Relatively large number of quotes, 48 as of today, in goodreads for a thin novel in a movie script form, thanks to its contributors:

Not in goodreads are the US laws in exhibits A & B, P1 of 3:

-1859 Oregon’s constitution is revised: no “Chinaman” can own property in the state.
-1879 California’s constitution is revised: ownership of land is limited to aliens of “the white race or of African descent.”
-1882 On May 6, the U.S. (Federal) Chinese Exclusion Act is signed into law by President Chester A. Arthur, prohibiting all immigration of Chinese laborers, the first law preventing all members of a specific ethnic or national group from immigrating into the United States.

Mar 29, 2021

Not in goodreads are the US laws in exhibits A & B, P2 of 3:

-1886 Washington Territory’s constitution bars aliens ineligible for citizenship from owning property.
-1890 In the City of San Francisco, the Bingham Ordinance prohibits Chinese people (whether or not U.S. citizens) from either working or living in San Francisco, except in “a portion set apart for the location of all the Chinese,” thereby creating a literal, legally defined ghetto. -1892 The U.S. (Federal) Geary Act requires all Chinese residents of the United States to carry a permit, failure to carry such permit (at any time) being punishable by deportation or one year of hard labor.
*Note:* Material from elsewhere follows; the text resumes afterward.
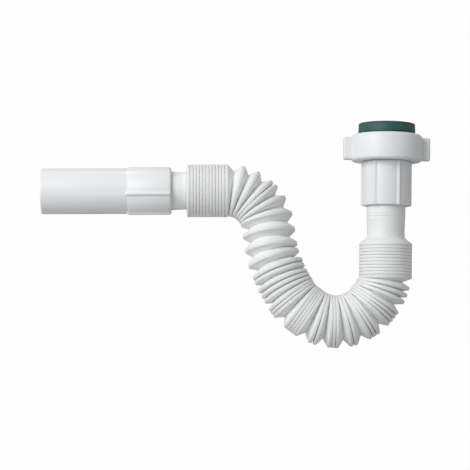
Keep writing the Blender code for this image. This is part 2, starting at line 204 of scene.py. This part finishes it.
def cuff_rings(fold, places, radii):
    """Circles on the axis of an end fold, at distances along it and with given radii."""
    centre = CENTRE[fold] + np.asarray(places)[:, None] * onward(HEADING[fold])
    points = centre[:, None, :] + np.asarray(radii)[:, None, None] * outward(HEADING[fold])
    return points, np.zeros(points.shape[:2])


def joined(*parts):
    """Rings and shades of several stretches, one after the other."""
    return np.concatenate([p[0] for p in parts]), np.concatenate([p[1] for p in parts])


def closed_shell(name, outer, inner, place, smooth_angle):
    """Closed skin from rings out along the outside and back along the inside, as quads."""
    points = np.concatenate([outer[0], inner[0][::-1]])
    shade = np.concatenate([outer[1], inner[1][::-1]])
    rows, cols = shade.shape
    flat = points.reshape(-1, 3) @ np.array(place.to_3x3()).T + np.array(place.translation)
    a = np.arange(rows * cols).reshape(rows, cols)
    b = np.roll(a, -1, 1)
    quads = np.stack([a, b, np.roll(b, -1, 0), np.roll(a, -1, 0)], -1).reshape(-1, 4)
    mesh = bpy.data.meshes.new(name)
    mesh.from_pydata(flat.tolist(), [], quads.tolist())
    # The groove depth is kept on the points, and the plastic paints light into the hollows by it.
    groove = mesh.attributes.new("groove", "FLOAT", "POINT")
    groove.data.foreach_set("value", shade.astype(np.float32).ravel())
    tidy = bmesh.new()
    tidy.from_mesh(mesh)
    bmesh.ops.recalc_face_normals(tidy, faces=tidy.faces)
    tidy.to_mesh(mesh)
    tidy.free()
    mesh.shade_smooth()
    mesh.set_sharp_from_angle(angle=math.radians(smooth_angle))
    piece = bpy.data.objects.new(name, mesh)
    bpy.context.scene.collection.objects.link(piece)
    return piece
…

In addition, Chinese are not allowed to bear witness in court.
-1920 The U.S. (Federal) Cable Act decrees that any American woman who marries “an alien ineligible for citizenship shall cease to be a citizen of the United States.”

Mar 29, 2021

Not in goodreads are the US laws in exhibits A & B, P3 of 3:

-1924 U.S. (Federal) Immigration Act of 1924, also known as the Johnson-Reed Act, limits the number of immigrants allowed entry into the United States through a national origins quota. It completely prohibits immigration from Asia.
-1943 The Chinese Exclusion Act is repealed by the Magnuson Act and Chinese in the United States are given the right to become naturalized citizens, although ethnic Chinese in America were still prohibited from owning property or businesses. The quota for Chinese immigration is set at 105 people per year.
-1965 The Immigration and Nationality Act (Hart-Celler Act) is passed by the 89th United States Congress and signed into law by President Lyndon B. Johnson. The law abolishes the quota-based National Origins Formula that had been the basis of U.S. immigration policy since 1921.

Mar 29, 2021

Reflective on the generic Arab/Muslims after 9-11 and recently on generic Chinese since the Covid-19 Pandemic:

It’s Allen.
He’s in the hospital. Someone beat him unconscious. Called him a jap. According to a witness, as the first man hit Allen in the temple, knocking him to the ground, they said, “This is for Pearl Harbor.”

Young Wu thinks: it could have been him.

Nakamoto says: it should have been him. All of the housemates realize: it was them. All of them. That was the point. They are all the same. All the same to the people who struck Allen in the head until his eyes swelled shut. All the same as they filled a large sack with batteries and stones, and hit Allen in the stomach with it until blood came up from his throat. Allen was Wu and Park and Kim and Nakamoto, and they were all Allen. Japan, China, Taiwan, Korea, Vietnam. Whatever. Anywhere over there. Slope. Jap. Nip. Chink. Towelhead. Whatever.